Here are some of the advantages and disadvantages of loss leader marketing.


Gain market share. Sales will increase and profits can be recouped on the increased volume in units along with the purchase of non-discounted laboratory services that have high profit margins. Remember that everyone loves a bargain. If dentists find one loss leader that they like, it is likely that they will come back looking for another one. The loss leader is a time-honored business strategy that helps to build repetitive sales.

Customer appreciation. Another use of loss leaders is to allow sales people to heavily discount a restoration for a specific situation; for example, when a dentist-customer is spending more on high-profit items such as full-arch implant-retained cases. Allowing sales people to offer deep discounts lets them use their discretion and make it seem “special” to the customer—hiding the fact that other customers may well be getting the same deal. When dentists feel they are getting an exclusive offer, or that the sales person is desperate to close the sale, they may be persuaded to become a customer when under normal circumstances they may not.
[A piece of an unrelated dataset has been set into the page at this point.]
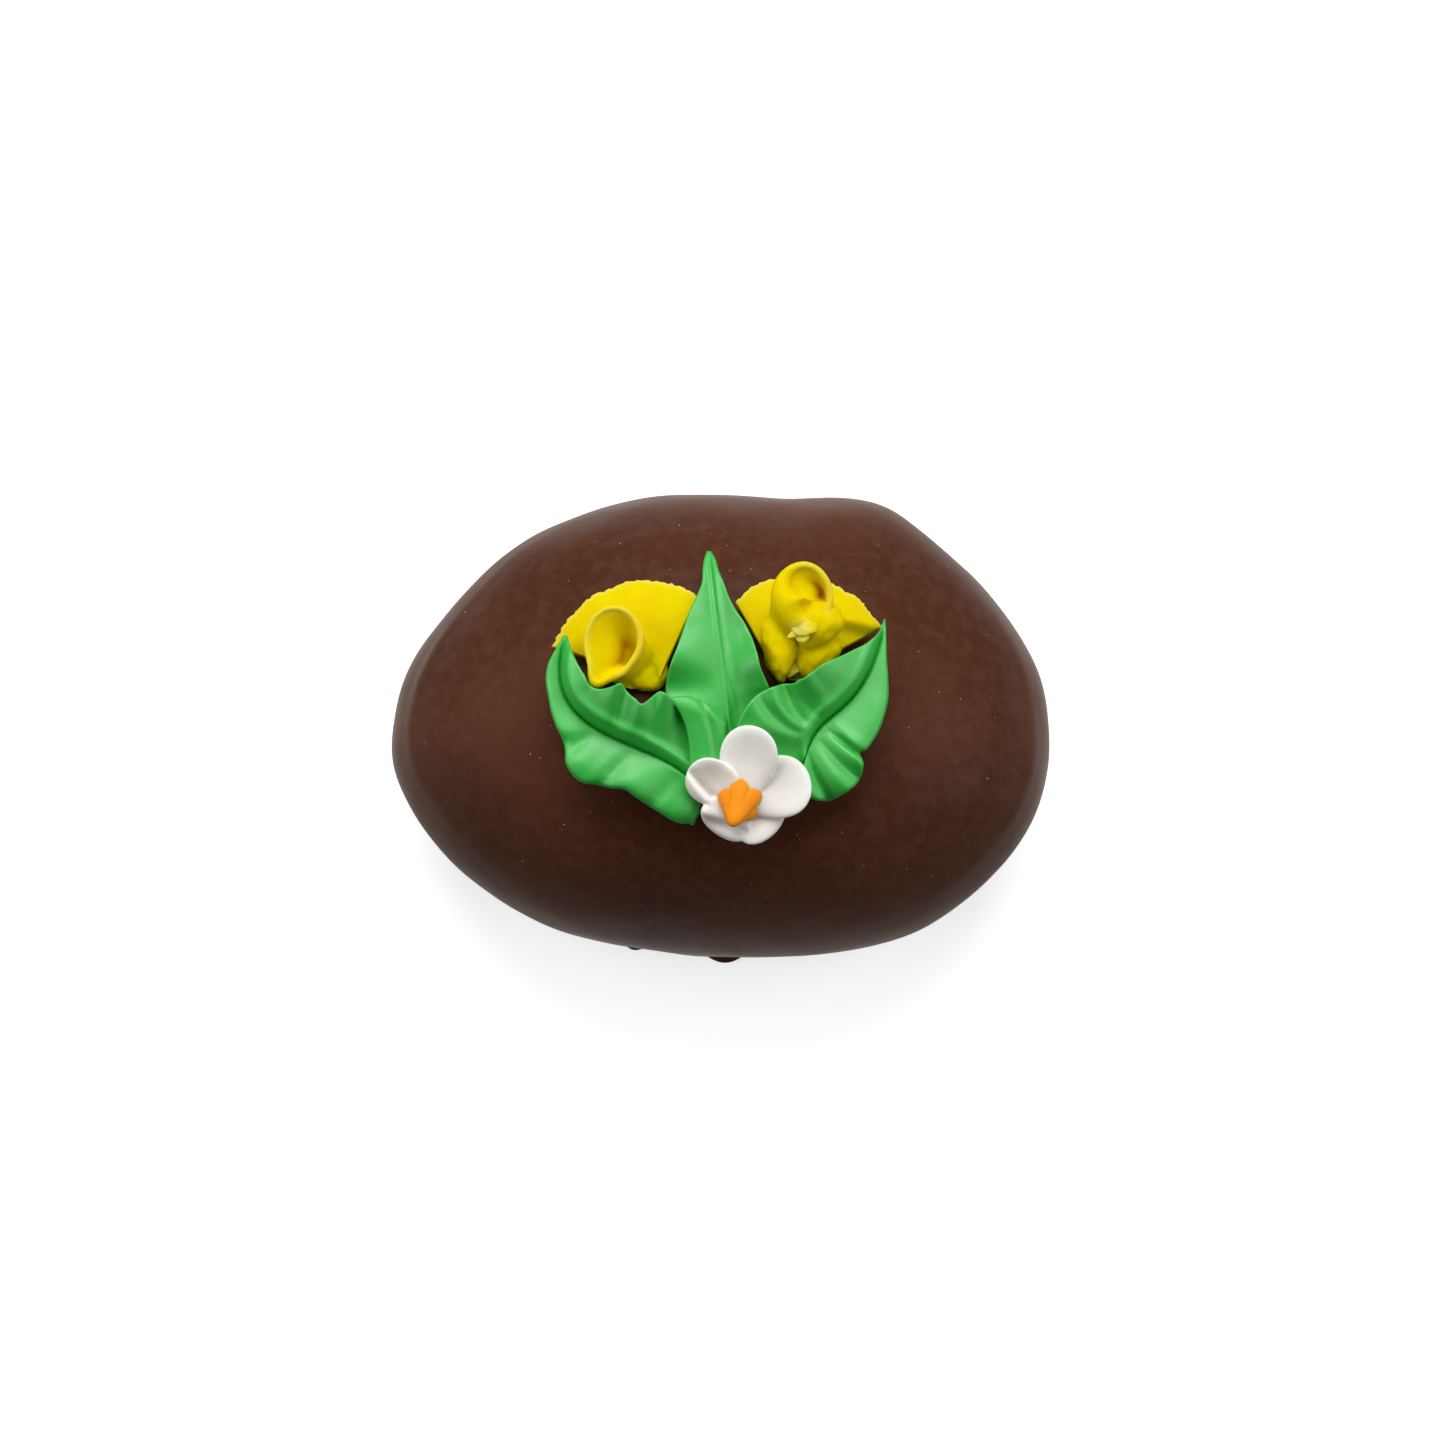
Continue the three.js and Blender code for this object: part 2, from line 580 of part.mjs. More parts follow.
// Maps places on the blossom's face to the egg: a along +X, b along +Y, c out of the face.
function blossomFace() {
  const [x, y] = BLOSSOM.at;
  const [leanX, leanY] = BLOSSOM.lean.map((degrees) => Math.sin(radians(degrees)));
  const normal = new THREE.Vector3(leanX, leanY, Math.sqrt(1 - leanX ** 2 - leanY ** 2));
  const alongX = new THREE.Vector3(1, 0, 0).addScaledVector(normal, -normal.x).normalize();
  const alongY = normal.clone().cross(alongX);
  const origin = new THREE.Vector3(x, y, chocolate(x, y) + BLOSSOM.lift);
  return (a, b, c) => origin.clone()
    .addScaledVector(alongX, a)
    .addScaledVector(alongY, b)
    .addScaledVector(normal, c)
    .toArray();
}

function makePetal({ turn, length, halfWidth, level, twist, droop }, face) {
  const around = 20;
  const cosine = Math.cos(radians(turn));
  const sine = Math.sin(radians(turn));
  const place = (share, k, up) => {
    const phi = (2 * Math.PI * k) / around;
    const along = length * lerp(BLOSSOM.middle, BLOSSOM.start, share * Math.cos(phi));
    const full = BLOSSOM.width - BLOSSOM.narrowing * Math.cos(phi);
    const wide = halfWidth * share * Math.sin(phi) * full;
    const u = along / length;
    const v = wide / halfWidth;
    const puff = 0.5 * BLOSSOM.thickness * Math.sqrt(Math.max(0, 1 - share ** 3));
    const c = BLOSSOM.base + BLOSSOM.cup * (u ** 2 + v ** 2 * u) + level * clamp(u / BLOSSOM.rise, 0, 1)
      - BLOSSOM.hollow * Math.sin(Math.PI * u) * (1 - v * v) - twist * v * u
      - droop * clamp((u - BLOSSOM.droopFrom) / (1 - BLOSSOM.droopFrom), 0, 1) ** 2;
    return face(along * cosine - wide * sine, along * sine + wide * cosine, c + up * puff);
  };
  const loop = (share, up) => Array.from({ length: around }, (_, k) => place(share, k, up));
  const shares = [0.4, 0.75, 0.95];
  const under = shares.map((share) => loop(share, -1));
  const over = shares.map((share) => loop(share, 1)).reverse();
  return rings([...under, loop(1, 0), ...over], place(0, 0, -1), place(0, 0, 1));
}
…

Risk of loss. A laboratory may incur a substantial loss from this pricing strategy if it does not limit the quantity and time of the loss leader; the risk is that dentists may buy only the loss leader, and in large quantities. Be sure that the lost profit can be countered by the sales of other laboratory services. If you price something too low, and dentists don’t buy anything else, the loss leads nowhere. It’s no longer a loss leader; it’s just a loss.

Pricing perception. Retaining a deep discount for too long can give dentists the impression that a product should have a lower price at all times, which can reduce the restoration’s unit sales when you discontinue the loss leader promotion and return the product to its normal price.

Laboratory reputation. Conduct thorough market research to find out why dentist customers work with your laboratory and why you may be losing market share to competitors. Many laboratories do not spend adequate time with this type of due diligence and decide the quick route to increased sales is through loss leader marketing — but this change in pricing strategy may cause damage to the reputation of the business and be in opposition to the “branding” of the laboratory.

While loss leaders are a useful way to tempt customers into sending casework to your laboratory, they are not without their controversy. The strategy is sometimes seen as unscrupulous because it allows larger laboratories to leverage their spending power to crush smaller competitors. However, the more vexing question comes down to: “Does the use of loss leaders help drive customer loyalty or foster disloyalty?” It depends on how you define your laboratory’s value proposition.

Robert Gitman is the Company Administrator at Thayer Dental Laboratory in Mechanicsburg, Pennsylvania.